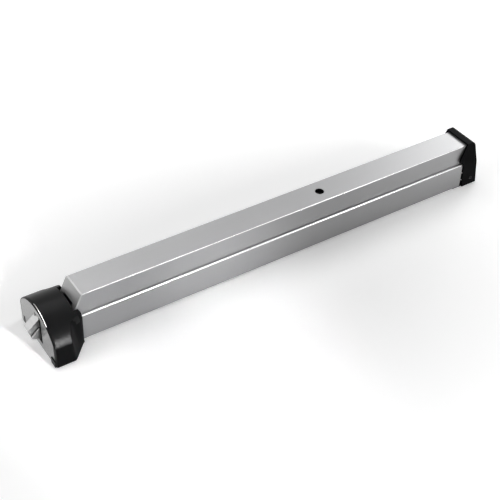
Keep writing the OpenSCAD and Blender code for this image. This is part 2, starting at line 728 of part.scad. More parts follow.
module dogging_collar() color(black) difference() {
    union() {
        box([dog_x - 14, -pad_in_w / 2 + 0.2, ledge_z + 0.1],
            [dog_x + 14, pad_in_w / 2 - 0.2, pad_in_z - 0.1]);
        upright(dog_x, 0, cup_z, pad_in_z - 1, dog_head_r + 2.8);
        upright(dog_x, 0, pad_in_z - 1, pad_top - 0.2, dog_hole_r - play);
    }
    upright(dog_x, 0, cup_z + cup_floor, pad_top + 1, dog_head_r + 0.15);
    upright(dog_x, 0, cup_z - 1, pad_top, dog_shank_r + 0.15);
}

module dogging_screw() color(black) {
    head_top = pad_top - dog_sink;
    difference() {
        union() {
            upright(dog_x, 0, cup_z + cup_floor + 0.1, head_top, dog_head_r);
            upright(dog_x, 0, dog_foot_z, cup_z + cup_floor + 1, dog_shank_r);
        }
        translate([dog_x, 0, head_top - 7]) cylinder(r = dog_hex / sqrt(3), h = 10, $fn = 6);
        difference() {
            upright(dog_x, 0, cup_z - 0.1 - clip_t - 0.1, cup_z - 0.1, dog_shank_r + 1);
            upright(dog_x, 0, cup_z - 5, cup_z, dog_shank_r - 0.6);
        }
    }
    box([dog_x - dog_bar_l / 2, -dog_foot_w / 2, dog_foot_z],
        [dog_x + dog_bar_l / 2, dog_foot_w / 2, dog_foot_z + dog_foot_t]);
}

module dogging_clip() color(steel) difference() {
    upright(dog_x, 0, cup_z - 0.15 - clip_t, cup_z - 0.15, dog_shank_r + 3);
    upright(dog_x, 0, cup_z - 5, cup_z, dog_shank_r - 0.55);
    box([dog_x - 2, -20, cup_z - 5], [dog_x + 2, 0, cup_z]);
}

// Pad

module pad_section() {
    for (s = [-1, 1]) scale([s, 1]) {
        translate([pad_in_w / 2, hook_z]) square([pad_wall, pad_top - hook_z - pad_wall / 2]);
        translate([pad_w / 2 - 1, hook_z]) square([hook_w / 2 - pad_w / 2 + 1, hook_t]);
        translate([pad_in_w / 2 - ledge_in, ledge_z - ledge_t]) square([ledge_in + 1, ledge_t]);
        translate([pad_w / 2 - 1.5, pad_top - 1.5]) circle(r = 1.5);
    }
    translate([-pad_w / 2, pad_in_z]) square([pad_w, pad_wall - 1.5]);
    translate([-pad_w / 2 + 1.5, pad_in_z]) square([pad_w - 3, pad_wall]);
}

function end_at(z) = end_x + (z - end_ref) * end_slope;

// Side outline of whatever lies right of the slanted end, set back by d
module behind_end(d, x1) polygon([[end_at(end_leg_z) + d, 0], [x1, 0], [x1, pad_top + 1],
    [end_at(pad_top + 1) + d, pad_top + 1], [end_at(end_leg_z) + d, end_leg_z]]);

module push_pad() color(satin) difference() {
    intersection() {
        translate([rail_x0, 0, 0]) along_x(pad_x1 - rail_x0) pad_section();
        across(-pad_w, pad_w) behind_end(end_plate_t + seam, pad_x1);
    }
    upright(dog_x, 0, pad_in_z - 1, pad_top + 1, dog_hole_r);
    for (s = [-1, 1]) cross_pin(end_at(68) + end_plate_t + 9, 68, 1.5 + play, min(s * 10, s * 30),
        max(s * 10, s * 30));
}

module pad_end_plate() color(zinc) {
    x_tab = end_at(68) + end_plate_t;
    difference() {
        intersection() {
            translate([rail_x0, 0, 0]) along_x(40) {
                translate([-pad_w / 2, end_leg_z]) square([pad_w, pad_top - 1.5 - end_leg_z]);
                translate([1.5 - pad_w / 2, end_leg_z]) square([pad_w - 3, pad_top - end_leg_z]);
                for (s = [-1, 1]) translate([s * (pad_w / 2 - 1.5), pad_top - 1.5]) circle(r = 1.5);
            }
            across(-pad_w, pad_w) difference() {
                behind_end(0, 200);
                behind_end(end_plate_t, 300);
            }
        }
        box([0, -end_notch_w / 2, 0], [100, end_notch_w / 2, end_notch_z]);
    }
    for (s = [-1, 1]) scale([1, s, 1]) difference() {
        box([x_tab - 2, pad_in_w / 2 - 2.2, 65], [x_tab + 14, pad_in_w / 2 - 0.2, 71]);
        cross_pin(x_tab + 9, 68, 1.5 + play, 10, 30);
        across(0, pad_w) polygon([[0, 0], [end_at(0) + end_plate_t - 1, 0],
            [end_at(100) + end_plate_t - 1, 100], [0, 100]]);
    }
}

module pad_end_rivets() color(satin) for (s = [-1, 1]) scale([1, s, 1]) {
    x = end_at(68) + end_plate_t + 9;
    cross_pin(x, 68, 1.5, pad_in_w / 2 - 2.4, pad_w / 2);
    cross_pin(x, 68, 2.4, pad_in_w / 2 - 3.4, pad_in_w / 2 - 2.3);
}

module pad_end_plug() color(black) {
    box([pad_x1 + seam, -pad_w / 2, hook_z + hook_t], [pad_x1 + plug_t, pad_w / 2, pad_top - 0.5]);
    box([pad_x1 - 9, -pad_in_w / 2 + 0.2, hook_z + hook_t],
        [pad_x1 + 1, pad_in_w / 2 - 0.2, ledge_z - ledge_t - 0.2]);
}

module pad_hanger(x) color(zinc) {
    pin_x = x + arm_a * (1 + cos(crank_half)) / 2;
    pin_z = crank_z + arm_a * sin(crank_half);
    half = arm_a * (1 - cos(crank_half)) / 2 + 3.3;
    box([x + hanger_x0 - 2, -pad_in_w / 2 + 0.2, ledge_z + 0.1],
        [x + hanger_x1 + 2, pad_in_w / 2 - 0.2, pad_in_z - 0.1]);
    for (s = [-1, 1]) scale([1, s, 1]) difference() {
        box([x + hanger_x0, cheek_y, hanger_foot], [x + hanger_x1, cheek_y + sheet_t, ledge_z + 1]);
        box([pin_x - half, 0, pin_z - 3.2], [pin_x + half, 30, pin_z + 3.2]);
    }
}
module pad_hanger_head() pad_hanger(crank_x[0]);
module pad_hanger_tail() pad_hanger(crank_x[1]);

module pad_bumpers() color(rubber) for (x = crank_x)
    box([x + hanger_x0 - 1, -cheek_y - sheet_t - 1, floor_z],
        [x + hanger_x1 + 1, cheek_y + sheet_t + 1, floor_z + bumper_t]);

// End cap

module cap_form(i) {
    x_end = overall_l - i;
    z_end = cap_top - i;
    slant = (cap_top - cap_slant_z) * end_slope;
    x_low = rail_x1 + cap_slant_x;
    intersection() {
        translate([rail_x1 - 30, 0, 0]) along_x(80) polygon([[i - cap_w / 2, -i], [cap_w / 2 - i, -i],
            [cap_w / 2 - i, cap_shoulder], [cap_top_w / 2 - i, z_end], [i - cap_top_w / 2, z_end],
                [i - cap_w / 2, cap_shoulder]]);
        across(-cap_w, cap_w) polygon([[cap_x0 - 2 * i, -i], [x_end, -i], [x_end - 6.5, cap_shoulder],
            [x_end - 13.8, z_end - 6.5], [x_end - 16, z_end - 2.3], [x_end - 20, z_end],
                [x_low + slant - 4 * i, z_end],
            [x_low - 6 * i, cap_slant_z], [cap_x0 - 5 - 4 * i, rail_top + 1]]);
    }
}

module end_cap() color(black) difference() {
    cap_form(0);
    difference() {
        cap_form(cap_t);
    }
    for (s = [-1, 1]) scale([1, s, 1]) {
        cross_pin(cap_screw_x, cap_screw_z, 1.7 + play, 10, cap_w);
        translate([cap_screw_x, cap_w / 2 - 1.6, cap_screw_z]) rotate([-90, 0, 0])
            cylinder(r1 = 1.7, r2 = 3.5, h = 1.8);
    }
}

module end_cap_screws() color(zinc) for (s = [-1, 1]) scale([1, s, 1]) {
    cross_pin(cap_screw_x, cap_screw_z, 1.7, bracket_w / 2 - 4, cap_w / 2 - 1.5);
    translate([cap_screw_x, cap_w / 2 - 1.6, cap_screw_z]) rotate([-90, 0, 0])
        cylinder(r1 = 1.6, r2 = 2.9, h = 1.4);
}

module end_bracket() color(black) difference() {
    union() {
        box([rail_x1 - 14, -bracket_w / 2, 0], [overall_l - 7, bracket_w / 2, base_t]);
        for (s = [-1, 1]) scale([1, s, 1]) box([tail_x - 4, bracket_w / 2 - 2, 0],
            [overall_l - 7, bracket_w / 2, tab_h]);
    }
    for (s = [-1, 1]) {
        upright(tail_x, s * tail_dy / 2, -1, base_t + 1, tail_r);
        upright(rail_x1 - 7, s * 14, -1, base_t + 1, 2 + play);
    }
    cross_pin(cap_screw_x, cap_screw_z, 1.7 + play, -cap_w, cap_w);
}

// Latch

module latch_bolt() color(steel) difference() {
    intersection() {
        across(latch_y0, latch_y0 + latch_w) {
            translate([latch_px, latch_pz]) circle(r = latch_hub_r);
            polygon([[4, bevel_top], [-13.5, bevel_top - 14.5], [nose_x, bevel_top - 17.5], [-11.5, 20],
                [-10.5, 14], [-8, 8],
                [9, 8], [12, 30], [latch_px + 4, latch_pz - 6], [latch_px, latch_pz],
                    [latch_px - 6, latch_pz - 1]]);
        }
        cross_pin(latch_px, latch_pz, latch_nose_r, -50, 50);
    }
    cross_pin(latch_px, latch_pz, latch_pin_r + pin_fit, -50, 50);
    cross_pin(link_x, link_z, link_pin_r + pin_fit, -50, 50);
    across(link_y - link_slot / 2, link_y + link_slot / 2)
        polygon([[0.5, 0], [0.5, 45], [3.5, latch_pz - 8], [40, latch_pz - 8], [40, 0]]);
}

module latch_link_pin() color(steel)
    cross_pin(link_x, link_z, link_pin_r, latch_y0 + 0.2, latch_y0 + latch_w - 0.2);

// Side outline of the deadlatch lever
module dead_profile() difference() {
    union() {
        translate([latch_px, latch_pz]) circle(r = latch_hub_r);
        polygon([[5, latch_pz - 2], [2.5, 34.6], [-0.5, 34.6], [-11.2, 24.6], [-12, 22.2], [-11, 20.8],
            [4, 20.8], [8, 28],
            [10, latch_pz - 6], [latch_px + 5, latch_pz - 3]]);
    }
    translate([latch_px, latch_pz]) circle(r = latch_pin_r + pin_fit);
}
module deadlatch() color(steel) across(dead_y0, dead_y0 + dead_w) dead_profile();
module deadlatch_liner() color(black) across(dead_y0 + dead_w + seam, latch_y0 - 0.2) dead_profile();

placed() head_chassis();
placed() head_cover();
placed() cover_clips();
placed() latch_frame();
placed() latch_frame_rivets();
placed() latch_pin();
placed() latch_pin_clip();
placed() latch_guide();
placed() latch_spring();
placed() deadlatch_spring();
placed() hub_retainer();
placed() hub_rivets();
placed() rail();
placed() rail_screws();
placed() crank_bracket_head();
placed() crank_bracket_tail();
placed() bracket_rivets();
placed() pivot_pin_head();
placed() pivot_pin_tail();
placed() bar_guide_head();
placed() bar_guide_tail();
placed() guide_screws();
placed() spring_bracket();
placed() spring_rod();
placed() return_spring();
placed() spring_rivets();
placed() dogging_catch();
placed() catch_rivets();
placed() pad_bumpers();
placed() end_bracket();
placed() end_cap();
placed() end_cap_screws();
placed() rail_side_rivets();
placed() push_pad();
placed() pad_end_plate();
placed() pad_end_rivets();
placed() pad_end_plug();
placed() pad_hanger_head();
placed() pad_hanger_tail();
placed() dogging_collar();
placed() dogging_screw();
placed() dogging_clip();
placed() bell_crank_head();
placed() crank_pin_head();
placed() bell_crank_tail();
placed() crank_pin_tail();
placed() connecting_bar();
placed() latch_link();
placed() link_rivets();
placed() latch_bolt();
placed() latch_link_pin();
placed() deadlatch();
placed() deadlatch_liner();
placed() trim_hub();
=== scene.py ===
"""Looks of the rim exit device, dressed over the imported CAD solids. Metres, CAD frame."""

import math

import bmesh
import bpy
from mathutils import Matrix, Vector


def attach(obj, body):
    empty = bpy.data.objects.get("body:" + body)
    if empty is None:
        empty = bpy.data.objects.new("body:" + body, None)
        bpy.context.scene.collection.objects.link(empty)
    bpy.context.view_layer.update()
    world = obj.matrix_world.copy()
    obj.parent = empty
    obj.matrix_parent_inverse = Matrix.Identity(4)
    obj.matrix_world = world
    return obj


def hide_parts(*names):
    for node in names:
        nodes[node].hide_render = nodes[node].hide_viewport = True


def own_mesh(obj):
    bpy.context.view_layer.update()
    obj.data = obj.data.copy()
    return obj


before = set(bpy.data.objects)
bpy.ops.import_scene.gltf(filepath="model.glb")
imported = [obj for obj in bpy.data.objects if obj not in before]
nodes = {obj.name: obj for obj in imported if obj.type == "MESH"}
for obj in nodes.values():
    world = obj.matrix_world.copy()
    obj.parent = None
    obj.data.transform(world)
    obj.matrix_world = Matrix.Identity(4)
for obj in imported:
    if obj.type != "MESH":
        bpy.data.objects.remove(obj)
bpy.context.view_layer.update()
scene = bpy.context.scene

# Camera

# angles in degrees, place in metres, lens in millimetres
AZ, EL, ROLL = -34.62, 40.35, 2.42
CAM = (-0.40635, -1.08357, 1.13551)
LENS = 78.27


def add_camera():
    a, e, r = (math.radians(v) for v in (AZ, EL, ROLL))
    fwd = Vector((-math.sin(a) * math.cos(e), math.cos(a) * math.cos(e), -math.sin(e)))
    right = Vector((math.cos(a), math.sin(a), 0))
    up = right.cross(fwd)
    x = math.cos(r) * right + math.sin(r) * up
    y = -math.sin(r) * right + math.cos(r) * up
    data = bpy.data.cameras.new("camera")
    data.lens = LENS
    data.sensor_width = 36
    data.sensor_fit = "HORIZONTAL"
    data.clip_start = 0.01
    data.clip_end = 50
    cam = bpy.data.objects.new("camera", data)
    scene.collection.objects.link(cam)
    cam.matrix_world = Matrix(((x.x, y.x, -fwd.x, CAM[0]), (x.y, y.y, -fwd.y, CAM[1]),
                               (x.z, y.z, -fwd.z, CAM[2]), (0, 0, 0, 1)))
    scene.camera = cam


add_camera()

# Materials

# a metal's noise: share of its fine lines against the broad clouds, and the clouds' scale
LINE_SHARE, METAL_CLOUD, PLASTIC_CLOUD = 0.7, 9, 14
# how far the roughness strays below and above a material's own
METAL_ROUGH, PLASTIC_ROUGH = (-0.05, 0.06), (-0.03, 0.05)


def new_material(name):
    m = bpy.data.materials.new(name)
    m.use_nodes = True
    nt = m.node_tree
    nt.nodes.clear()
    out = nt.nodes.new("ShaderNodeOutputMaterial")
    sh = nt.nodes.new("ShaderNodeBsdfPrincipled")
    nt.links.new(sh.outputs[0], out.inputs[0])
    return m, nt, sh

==

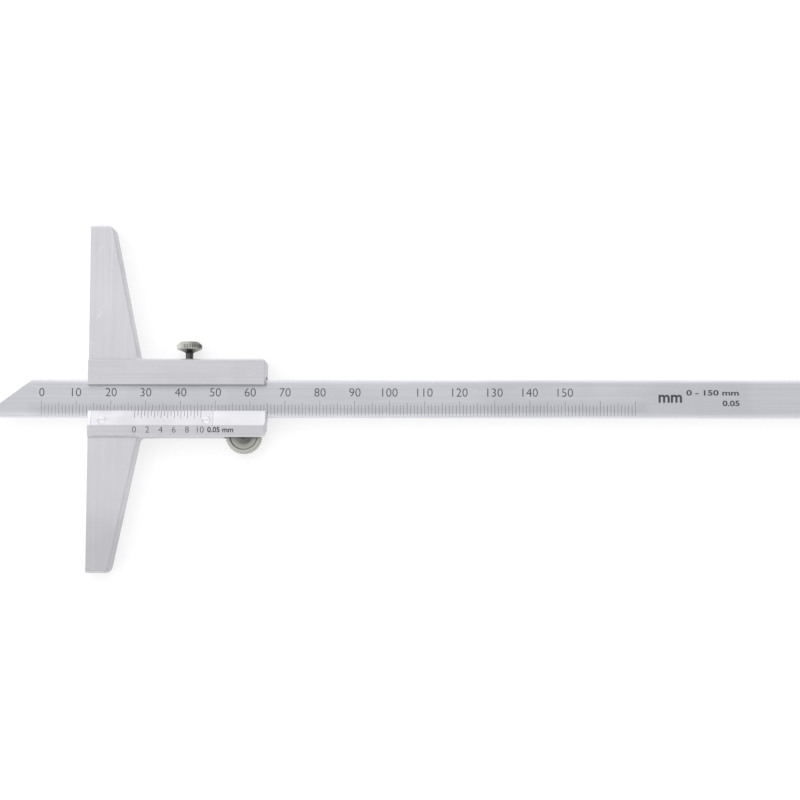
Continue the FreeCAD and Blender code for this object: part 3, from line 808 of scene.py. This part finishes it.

* * *

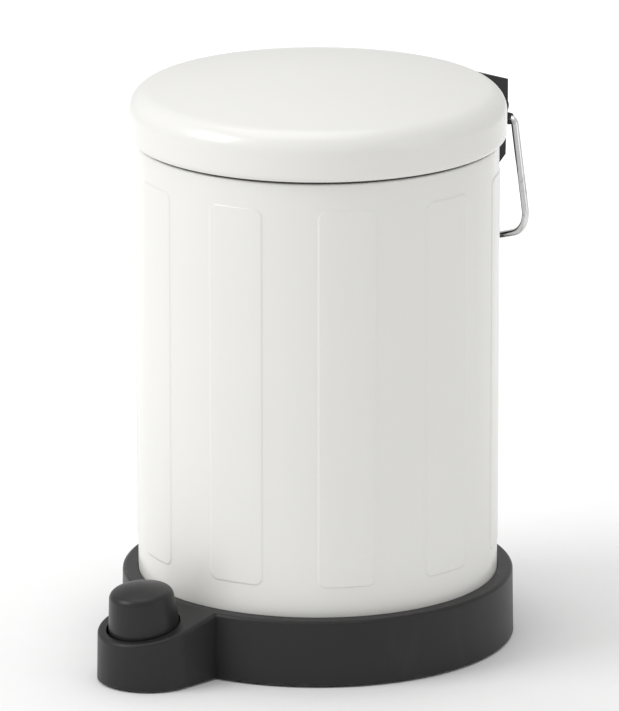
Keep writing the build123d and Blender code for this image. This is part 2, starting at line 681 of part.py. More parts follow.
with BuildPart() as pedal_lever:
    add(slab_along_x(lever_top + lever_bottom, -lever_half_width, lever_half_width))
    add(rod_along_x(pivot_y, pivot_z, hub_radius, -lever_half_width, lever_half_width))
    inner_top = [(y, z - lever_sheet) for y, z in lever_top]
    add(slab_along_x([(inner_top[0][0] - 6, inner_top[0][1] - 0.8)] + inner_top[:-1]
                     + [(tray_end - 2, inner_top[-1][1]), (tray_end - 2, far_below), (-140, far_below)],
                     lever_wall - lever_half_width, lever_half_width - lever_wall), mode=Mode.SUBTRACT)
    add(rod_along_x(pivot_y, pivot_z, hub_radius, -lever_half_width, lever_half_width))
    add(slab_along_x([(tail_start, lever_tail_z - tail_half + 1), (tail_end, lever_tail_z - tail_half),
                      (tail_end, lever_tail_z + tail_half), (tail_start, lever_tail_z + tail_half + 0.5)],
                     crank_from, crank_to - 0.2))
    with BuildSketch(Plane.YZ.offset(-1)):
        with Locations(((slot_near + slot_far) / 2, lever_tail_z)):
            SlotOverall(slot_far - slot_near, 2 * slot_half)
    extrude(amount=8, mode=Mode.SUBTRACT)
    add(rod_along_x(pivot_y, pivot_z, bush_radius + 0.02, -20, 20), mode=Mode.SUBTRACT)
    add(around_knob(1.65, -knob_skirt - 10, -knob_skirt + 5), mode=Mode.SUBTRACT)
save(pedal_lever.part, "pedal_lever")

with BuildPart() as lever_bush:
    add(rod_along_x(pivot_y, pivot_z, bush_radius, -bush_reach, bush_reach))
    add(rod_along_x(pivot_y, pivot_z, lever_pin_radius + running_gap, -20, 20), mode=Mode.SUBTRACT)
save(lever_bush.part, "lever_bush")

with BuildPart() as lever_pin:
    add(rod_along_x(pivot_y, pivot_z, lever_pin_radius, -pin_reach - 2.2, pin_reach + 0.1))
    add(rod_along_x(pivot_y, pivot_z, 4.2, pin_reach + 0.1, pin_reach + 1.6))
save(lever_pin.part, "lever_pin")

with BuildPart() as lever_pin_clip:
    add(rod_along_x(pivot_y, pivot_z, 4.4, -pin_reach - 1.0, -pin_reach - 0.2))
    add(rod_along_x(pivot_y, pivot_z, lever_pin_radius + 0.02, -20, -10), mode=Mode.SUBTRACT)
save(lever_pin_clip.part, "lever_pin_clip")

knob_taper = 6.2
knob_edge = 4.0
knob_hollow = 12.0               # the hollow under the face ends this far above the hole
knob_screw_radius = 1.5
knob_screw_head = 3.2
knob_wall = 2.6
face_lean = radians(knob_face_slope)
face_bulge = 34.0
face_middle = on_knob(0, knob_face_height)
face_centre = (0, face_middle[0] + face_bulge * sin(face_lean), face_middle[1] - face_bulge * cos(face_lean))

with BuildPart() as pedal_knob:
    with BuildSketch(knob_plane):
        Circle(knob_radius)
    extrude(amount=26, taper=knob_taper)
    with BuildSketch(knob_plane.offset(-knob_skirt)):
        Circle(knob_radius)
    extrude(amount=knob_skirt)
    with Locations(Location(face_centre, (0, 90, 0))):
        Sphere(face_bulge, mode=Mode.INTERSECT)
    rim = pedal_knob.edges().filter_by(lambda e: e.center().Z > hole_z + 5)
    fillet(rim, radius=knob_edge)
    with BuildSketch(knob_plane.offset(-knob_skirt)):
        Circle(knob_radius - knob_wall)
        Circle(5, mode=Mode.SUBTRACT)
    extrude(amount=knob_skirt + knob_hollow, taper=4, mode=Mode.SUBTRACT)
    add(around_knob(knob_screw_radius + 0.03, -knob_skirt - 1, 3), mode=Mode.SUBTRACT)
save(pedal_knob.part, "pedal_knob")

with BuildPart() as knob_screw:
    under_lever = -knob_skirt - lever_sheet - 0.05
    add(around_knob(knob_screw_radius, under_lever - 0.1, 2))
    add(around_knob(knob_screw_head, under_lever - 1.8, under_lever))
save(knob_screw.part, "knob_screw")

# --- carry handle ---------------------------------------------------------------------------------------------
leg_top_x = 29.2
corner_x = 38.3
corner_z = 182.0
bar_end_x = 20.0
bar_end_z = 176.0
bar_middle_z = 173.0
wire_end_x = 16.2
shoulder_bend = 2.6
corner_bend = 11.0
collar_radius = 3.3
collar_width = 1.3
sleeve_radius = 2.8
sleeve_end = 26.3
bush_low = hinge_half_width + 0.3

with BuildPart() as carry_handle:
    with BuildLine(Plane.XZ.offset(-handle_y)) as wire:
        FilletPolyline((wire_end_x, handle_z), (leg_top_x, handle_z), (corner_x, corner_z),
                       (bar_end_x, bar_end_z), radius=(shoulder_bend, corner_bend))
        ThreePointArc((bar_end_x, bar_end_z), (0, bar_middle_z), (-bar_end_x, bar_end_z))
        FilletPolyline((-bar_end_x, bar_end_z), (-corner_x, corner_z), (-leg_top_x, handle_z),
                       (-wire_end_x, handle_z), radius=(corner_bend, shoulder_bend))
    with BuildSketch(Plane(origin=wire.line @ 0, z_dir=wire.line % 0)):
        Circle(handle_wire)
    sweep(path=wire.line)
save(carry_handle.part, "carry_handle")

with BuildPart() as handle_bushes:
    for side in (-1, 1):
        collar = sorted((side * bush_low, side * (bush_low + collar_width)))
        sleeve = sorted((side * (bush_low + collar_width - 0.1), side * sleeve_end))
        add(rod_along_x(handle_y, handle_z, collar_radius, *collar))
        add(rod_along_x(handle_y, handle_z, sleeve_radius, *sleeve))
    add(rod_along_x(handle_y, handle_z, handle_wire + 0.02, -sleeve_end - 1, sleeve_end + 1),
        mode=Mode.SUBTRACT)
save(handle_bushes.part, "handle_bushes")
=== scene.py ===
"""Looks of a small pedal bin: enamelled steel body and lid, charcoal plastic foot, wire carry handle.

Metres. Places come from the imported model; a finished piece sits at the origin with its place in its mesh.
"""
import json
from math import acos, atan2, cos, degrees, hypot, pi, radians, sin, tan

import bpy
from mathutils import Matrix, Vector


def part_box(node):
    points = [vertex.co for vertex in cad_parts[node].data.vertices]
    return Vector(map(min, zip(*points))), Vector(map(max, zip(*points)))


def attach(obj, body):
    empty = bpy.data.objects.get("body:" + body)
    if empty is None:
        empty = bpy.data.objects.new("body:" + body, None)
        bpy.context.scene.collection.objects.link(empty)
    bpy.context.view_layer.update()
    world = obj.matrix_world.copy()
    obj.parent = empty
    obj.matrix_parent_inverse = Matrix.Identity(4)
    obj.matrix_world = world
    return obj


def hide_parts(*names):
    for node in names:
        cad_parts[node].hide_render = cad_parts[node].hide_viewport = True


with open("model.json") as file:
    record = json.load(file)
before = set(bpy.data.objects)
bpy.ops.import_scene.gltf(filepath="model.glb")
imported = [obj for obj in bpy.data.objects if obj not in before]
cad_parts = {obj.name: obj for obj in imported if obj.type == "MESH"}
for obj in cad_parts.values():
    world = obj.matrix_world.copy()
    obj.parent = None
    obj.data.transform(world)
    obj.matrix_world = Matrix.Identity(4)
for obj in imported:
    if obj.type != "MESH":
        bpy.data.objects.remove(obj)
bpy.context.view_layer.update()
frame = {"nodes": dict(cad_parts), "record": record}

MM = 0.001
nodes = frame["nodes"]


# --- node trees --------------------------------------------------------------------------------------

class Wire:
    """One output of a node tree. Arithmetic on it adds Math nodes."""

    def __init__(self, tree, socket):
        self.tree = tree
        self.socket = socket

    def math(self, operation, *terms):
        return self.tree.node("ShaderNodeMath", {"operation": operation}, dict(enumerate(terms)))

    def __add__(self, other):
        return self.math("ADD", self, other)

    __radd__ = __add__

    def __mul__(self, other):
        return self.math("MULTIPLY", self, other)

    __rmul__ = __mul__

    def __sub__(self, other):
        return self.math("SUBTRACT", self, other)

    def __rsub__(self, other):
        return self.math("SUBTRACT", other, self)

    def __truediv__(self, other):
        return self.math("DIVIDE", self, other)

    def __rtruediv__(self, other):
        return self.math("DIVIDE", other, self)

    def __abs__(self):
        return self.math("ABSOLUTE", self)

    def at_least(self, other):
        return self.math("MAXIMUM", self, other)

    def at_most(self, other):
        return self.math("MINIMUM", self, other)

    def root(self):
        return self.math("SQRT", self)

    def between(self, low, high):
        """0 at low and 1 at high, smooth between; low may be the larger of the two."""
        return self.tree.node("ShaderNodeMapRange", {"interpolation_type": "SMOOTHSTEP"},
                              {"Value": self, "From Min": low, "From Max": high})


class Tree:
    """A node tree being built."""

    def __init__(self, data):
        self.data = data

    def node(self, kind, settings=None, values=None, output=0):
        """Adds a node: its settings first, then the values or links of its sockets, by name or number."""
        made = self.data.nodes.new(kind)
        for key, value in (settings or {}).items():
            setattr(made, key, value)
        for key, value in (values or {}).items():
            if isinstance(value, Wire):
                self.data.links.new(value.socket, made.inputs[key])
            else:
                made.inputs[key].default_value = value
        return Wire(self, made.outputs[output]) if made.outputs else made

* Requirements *
List each line in the listing that contains the string "More".

* Correct result *
Keep writing the OpenSCAD and Blender code for this image. This is part 2, starting at line 728 of part.scad. More parts follow.
Keep writing the build123d and Blender code for this image. This is part 2, starting at line 681 of part.py. More parts follow.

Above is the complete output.